His fellow veterans at Parson Cottage were on hand for Vincent Meli, 92, third from right, getting his World War II medals. From left: Winston Capriol, Les Russo, U.S. Sen. Richard Blumenthal, Meli, Bob Morris and Jack Listwon. Photo Credit: Frank MacEachern

GREENWICH, Conn. -- Nearly 70 years after the end of World War II, a Greenwich man received his medals for his service in that war in North Africa and Europe.

With two sons, a nephew and a grandson looking on, Vincent Meli, 92, was handed the medals - literally - on a silver platter by fellow Greenwich resident, U.S. Sen. Richard Blumenthal.

In a Monday morning ceremony at Parsonage Cottage where he lives Meli said little but was clearly moved by the event.

"I'm glad I am alive," he joked after receiving the medals. The 30 people in attendance cheered for him and thanked him for his service.

In brief comments after the ceremony, Meli said that when he returned home from serving overseas he wasn't that interested in receiving medals.

"I never thought about them anymore. I tried to forget about the war, you know," he said.

Blumenthal said a grateful country wants to remember Meli and all the other veterans who have served the country so well.

"Many of you may not have known that you had living with you a real war hero, someone who fought in World War II. A member of the greatest generation who risked his life so that we would be free today," Blumenthal said.

"He was deserving of medals that should have been awarded long ago. Like so many of the greatest generation, he came back and he didn't really care about the medals. He had done his duty. He fought the war. He had kept the world free along with  so many others who have died since then."

Blumenthal said Meli's humility shouldn't keep him from receiving his medals.

Family members approached his office a little more than six months ago about Meli's medals, Blumenthal said.

Meli served in the U.S. Army as a private first class, operating heavy equipment and driving trucks during World War II. He served honorably throughout campaigns in Central Europe, Northern France and the Rhineland.

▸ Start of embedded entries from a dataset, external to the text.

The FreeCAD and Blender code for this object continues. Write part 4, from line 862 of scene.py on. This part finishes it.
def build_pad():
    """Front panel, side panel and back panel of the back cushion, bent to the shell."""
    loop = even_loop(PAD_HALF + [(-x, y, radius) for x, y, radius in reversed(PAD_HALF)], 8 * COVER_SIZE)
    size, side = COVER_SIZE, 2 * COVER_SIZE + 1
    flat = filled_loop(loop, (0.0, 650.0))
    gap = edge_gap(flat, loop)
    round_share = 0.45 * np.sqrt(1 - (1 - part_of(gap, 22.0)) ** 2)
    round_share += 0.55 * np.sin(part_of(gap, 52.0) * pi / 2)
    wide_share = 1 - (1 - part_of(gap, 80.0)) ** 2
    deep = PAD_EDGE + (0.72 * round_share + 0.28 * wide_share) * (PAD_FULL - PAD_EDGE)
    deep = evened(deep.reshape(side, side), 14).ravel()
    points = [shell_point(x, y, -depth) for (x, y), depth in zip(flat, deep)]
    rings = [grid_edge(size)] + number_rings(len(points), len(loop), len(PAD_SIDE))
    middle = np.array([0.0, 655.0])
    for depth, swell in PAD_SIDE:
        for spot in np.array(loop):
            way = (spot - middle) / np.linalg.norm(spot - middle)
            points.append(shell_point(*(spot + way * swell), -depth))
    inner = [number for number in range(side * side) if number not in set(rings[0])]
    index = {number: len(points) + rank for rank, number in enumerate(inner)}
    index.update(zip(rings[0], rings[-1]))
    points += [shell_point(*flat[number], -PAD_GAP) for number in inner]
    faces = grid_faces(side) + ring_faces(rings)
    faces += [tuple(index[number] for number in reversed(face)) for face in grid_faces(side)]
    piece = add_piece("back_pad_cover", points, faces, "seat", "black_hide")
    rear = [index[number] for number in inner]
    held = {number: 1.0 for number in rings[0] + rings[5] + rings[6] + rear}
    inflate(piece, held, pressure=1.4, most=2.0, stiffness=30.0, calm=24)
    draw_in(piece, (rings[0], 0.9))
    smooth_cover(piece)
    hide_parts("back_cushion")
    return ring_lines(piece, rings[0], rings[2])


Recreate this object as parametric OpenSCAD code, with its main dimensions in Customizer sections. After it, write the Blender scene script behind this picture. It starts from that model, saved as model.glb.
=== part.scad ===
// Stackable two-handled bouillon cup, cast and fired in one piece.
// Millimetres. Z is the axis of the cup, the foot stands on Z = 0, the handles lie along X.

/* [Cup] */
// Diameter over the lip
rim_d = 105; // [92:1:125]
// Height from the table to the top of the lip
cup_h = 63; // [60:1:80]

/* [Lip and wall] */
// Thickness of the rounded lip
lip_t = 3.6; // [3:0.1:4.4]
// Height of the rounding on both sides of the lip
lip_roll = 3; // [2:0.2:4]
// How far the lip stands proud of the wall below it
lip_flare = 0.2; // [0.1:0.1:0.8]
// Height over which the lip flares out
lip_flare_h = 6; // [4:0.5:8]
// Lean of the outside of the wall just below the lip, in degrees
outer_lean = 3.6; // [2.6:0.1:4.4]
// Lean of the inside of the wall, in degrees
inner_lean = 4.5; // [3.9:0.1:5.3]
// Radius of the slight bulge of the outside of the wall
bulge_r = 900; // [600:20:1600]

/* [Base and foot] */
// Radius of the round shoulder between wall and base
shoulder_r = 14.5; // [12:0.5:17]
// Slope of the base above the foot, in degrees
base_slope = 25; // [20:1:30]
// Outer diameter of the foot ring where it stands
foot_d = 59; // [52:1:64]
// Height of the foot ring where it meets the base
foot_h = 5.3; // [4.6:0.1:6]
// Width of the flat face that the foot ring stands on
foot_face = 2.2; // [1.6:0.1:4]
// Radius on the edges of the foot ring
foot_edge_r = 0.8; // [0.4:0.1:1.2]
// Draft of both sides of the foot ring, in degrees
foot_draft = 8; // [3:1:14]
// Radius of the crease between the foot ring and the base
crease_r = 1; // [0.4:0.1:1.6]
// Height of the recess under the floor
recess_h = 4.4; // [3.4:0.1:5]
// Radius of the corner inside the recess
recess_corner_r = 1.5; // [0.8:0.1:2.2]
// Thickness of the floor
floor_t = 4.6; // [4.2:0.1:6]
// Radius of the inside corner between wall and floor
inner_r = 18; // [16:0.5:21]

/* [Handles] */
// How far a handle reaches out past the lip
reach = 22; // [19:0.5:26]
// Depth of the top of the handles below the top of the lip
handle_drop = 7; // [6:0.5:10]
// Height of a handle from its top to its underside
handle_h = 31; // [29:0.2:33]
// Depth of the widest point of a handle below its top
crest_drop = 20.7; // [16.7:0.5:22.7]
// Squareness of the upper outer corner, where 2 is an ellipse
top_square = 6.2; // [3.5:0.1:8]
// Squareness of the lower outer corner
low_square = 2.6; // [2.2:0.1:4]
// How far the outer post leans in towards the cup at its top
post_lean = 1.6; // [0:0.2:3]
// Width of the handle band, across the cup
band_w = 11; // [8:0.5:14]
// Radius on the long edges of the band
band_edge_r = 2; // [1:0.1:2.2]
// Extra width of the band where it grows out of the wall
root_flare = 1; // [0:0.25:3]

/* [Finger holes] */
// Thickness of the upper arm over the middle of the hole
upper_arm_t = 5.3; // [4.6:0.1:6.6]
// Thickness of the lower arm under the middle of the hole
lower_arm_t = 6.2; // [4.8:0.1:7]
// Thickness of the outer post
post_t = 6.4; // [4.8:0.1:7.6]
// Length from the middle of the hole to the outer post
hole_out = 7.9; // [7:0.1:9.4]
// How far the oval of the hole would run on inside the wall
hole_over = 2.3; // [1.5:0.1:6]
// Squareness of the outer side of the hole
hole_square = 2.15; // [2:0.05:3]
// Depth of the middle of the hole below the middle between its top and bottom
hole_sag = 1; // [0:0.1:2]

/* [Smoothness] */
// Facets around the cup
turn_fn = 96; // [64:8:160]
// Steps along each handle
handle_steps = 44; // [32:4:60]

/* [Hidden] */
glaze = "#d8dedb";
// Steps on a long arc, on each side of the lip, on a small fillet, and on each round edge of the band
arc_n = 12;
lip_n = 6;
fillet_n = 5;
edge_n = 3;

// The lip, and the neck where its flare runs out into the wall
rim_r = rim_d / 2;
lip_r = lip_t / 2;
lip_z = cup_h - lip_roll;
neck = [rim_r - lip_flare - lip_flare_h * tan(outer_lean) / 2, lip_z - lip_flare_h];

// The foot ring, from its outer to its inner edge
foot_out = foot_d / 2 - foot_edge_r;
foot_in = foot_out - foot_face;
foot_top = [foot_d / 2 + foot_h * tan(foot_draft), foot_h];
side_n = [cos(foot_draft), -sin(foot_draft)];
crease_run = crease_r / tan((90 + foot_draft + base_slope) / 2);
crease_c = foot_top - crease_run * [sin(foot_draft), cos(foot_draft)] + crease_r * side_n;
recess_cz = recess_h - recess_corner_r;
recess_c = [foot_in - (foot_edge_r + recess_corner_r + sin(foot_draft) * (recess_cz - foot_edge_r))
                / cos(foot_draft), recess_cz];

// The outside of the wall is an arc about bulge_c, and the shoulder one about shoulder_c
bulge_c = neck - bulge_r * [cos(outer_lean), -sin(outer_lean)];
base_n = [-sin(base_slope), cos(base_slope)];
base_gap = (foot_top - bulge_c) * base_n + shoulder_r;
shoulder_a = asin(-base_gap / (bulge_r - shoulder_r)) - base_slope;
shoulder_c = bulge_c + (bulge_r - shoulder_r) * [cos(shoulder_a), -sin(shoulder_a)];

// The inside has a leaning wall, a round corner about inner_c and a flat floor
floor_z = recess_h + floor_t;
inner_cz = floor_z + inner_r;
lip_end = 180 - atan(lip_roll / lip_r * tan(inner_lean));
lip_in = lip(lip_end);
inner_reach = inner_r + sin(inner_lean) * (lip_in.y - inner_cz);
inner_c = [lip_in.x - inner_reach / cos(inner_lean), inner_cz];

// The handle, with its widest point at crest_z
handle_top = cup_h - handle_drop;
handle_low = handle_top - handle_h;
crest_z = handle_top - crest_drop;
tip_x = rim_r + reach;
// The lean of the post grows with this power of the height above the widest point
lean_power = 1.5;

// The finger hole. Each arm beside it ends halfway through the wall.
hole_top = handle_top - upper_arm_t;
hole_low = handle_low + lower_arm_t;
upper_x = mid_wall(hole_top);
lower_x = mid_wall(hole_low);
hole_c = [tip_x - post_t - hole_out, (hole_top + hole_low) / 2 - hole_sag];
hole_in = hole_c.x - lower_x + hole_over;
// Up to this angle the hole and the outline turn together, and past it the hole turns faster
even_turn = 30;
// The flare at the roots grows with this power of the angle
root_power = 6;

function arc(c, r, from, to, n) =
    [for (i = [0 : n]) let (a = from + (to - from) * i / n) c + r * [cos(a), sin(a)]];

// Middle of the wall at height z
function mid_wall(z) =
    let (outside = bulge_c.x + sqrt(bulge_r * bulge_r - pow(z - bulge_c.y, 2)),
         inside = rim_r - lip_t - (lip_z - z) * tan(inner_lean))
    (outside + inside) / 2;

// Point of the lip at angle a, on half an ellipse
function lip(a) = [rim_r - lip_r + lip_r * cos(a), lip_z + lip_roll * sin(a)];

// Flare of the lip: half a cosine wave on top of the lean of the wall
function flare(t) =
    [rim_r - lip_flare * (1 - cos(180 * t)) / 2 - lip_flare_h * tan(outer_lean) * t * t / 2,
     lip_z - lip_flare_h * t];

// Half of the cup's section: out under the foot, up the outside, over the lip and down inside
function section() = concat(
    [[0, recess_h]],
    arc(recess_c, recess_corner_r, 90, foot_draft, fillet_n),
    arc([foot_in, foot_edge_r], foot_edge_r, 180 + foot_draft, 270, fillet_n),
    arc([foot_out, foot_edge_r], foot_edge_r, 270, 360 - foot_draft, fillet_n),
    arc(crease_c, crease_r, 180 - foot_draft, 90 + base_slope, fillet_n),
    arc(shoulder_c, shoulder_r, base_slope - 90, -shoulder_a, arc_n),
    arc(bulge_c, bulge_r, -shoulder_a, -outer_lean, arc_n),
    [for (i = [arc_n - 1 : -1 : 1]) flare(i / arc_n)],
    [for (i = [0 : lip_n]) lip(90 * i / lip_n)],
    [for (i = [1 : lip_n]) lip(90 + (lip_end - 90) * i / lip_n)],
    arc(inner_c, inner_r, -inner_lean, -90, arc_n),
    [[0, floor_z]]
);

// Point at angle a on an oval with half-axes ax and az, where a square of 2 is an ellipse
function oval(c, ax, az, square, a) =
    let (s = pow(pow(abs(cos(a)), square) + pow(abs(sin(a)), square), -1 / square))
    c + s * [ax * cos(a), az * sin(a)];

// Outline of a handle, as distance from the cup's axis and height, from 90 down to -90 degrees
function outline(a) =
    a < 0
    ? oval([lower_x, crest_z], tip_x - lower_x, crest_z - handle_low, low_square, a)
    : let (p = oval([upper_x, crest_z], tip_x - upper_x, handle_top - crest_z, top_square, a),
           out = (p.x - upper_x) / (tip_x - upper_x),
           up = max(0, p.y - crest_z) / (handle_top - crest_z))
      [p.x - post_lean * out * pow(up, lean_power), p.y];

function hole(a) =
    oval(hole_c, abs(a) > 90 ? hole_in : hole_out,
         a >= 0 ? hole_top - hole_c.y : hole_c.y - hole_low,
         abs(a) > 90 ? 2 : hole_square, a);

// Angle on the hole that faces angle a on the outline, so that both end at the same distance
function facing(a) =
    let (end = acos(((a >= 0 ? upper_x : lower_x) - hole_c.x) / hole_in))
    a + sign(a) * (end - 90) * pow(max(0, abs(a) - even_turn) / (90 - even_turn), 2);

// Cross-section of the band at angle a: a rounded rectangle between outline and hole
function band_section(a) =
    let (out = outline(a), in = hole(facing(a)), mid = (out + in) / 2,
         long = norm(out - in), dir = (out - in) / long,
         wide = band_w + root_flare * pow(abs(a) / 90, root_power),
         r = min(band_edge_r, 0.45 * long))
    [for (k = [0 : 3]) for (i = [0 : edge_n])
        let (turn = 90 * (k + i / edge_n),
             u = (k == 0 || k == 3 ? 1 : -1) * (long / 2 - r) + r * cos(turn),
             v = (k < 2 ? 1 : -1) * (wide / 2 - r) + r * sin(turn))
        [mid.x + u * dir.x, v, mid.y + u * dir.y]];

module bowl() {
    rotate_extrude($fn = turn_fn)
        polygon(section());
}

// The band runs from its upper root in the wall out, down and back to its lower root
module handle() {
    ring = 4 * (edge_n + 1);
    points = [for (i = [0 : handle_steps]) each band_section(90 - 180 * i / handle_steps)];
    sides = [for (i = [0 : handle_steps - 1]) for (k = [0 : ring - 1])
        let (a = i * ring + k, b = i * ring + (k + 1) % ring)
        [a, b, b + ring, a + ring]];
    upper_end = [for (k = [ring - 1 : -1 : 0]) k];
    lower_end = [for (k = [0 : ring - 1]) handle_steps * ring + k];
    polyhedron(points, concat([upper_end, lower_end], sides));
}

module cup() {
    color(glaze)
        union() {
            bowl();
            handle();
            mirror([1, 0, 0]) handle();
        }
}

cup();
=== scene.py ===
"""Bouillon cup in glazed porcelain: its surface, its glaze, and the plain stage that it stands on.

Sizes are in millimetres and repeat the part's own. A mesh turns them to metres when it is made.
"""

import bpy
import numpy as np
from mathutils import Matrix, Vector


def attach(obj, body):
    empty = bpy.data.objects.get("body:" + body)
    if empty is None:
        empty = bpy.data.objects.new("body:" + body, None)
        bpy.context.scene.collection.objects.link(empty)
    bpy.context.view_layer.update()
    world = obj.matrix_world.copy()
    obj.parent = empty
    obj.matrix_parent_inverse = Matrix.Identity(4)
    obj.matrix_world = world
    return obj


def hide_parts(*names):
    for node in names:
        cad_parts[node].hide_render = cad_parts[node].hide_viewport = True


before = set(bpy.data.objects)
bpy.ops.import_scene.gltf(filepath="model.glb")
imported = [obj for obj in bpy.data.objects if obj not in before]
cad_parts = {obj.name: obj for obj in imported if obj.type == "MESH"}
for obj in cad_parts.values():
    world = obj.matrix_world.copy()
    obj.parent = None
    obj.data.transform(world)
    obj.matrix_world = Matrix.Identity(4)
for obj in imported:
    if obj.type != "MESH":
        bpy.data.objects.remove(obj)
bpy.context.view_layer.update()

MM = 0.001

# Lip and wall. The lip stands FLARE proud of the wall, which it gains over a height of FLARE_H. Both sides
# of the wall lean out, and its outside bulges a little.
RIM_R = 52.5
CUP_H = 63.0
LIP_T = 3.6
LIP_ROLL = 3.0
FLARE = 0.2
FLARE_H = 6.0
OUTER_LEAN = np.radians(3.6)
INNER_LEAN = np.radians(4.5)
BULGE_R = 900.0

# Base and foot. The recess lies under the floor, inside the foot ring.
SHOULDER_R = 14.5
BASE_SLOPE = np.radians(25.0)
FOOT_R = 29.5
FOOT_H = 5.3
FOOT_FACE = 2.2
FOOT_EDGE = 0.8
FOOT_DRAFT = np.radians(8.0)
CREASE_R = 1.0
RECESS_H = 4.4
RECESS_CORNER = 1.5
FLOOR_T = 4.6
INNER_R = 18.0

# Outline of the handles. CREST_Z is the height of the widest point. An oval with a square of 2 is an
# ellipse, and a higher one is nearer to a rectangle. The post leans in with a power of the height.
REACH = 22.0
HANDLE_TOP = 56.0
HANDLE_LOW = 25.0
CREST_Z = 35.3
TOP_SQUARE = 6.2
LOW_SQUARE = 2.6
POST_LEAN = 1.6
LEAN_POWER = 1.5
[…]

He received the Army Good Conduct Medal, the American Campaign Medal, the European-African-Middle Eastern Campaign Medal with Bronze Star Attachment, the World War II Victory Medal, the Marksman Badge and Rifle Bar, and the Honorable Service World War II lapel pin.

Joining him at the event were his sons Vincent Meli Jr. and Charles Meli; his grandson, Alexander Meli, Vincent Jr.'s son; and a nephew, Rich Wincapaw.

Charles Meli said it was a great day for his father.

"I am very proud of my father. I have always been proud of my father, and it's an honor," he said.